Из деятелей науки и философии в страну приехали Альберт Эйнштейн, Энрико Ферми, Эдвард Теллер, Клод Леви-Стросс, Герберт Маркузе, Вильгельм Райх, Эрих Фромм и Ханна Арендт[587]
. В музыкальной сфере Артуро Тосканини возглавил Симфонический оркестр NBC, а Арнольд Шёнберг знакомил своих учеников, в том числе Джона Кейджа, с миром атональной музыки[588]. Если говорить о танце, то русский, в которого влюбился Денби, Джордж Баланчин, создал труппу «Нью-Йорк сити балле», соединив классическую традицию с американским стилем[589]. Архитекторы Вальтер Гропиус, Ле Корбюзье и Мис ван дер Роэ меняли облик американских городов[590]. А поскольку психоанализ был запрещен Конгрессом психологов в Лейпциге как «еврейская лженаука», США стали также «мировым центром» психологии и психоанализа. По оценкам одного эксперта, война привела в США две трети всех европейских психоаналитиков[591]. В нью-йоркской Новой школе социальных исследований появилось даже специальное отделение «Университет в изгнании», где преподавали сплошь выдающиеся беженцы-европейцы. При попадании туда создавалось впечатление, будто вузовская библиотека чудесным образом ожила. И вместо книг замечательных мыслителей на полках вы видите в аудиториях сами эти потрясающие личности. В аспирантуре Института изящных искусств Нью-Йоркского университета немецкие ученые возродили такую дисциплину, как история искусств, и бросили вызов безраздельному господству Европы в этой области[592].Но больше всего на нью-йоркских художниках сказался приезд Стэнли Уильяма Хейтера, бежавшего из оккупированного Парижа, и Татьяны Гросман. Чтобы спастись из вишистской Франции, она перешла через Пиренеи в Испанию[593]
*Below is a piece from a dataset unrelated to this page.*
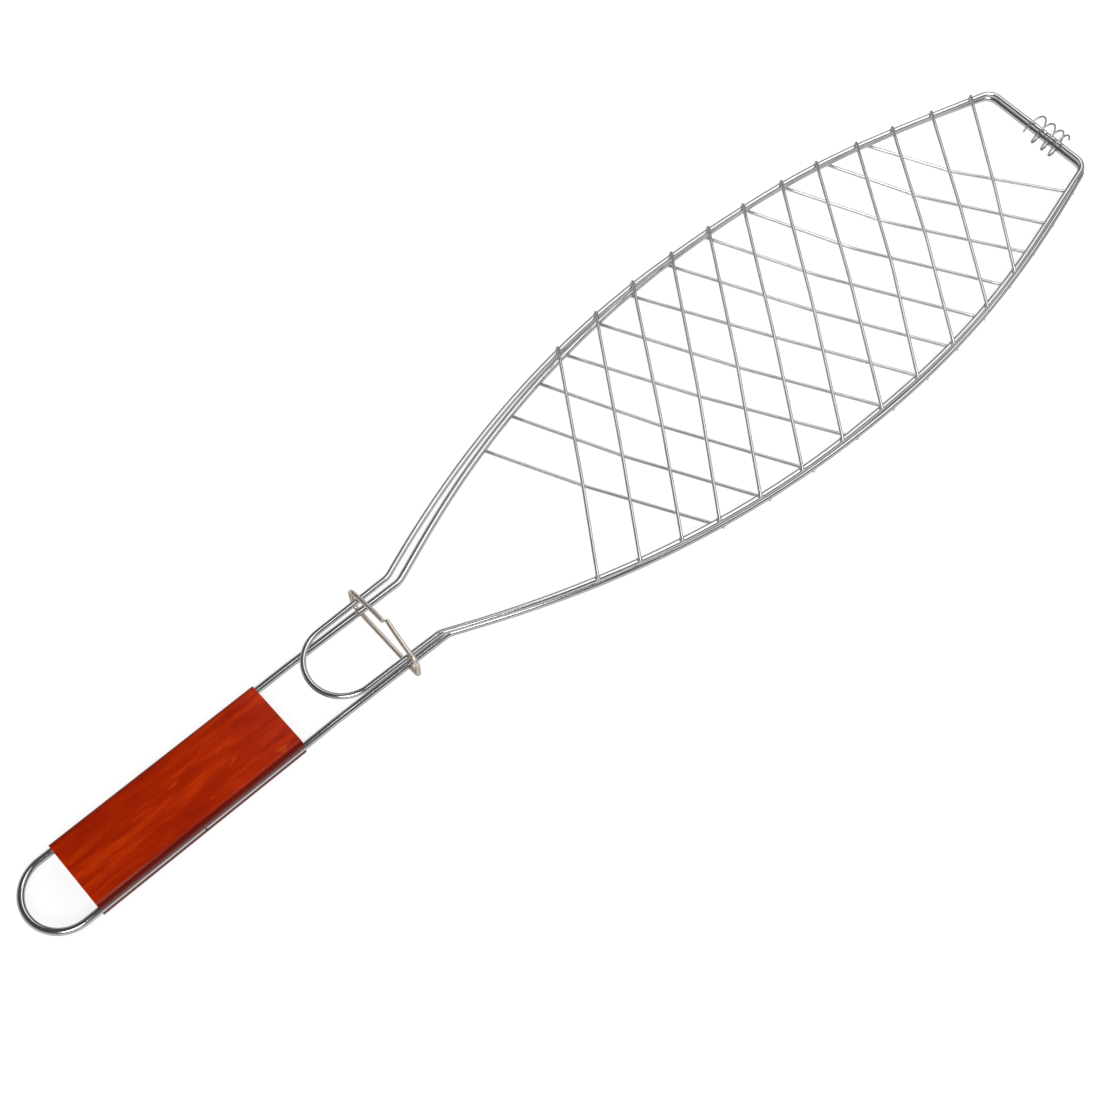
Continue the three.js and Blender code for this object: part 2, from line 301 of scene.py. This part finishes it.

. Эти люди произвели настоящую революцию в печати, подняв тусклые, низкокачественные журнальные репродукции на уровень истинного искусства. Существенно выиграла от притока эмигрантов и выставочная деятельность. Арт-дилеры, бежавшие из Европы с остатками своих коллекций, начали открывать галереи на 57-й улице. Приехали также книготорговцы, в том числе Джордж Виттенборн. Раньше он торговал книгами в Берлине и был зверски избит «коричневорубашечниками» за то, что в его магазине продавалась литература «предосудительного содержания» и в него часто заходили художники-гомосексуалисты. В Нью-Йорке книжный магазин Виттенборна тоже станет любимым местом художников. А еще Виттенборн вместе с Бобом Мазервеллом начнут публиковать бесценные англоязычные материалы о европейских модернистах. Благодаря им художники в Нью-Йорке смогут не только смотреть на работы своих великих предшественников в музеях, но и читать, что писали они и о них[594].Редактор журнала ArtNews Том Гесс назвал этот интеллектуальный побег в Америку военного времени «самым удивительным исходом в истории страны… Европа просто навязала Нью-Йорку интернационализм». Мазервелл описывал город в тот период как «что-то вроде Стамбула… великого перекрестка, огромного базара», где самым ценным товаром считались идеи и люди обменивались ими с воодушевлением[595]
.По оценкам Филиппа Павии, художников-беженцев, оставшихся после прибытия в США в Нью-Йорке, было всего около тридцати. Но, как утверждал Мазервелл, «они медленно… и очень искусно заполнили все музеи и галереи на 57-й улице. Теперь о них знали не только благодаря их творчеству, но и ввиду их статуса политических мучеников, изгнанных нацистами из своих домов»[596]
. Впрочем, нью-йоркских художников довольно быстро перестала раздражать та легкость, с которой вновь прибывшие захватили пальму первенства в их области. Глядя на измученные и встревоженные лица беженцев, американцы признали их положение в мире искусства трудно завоеванной победой[597]. «Мы воочию убедились в том, что они великие художники. Но мы поняли также: они просто люди, как и мы. Теоретически мы можем попытаться стать такими же великими художниками», – объяснял Мазервелл[598]. А его коллеги из Даунтауна высказывались еще смелее. «Воздействие их таланта, – сказал Павия, – вызвало в нас необратимые изменения»[599].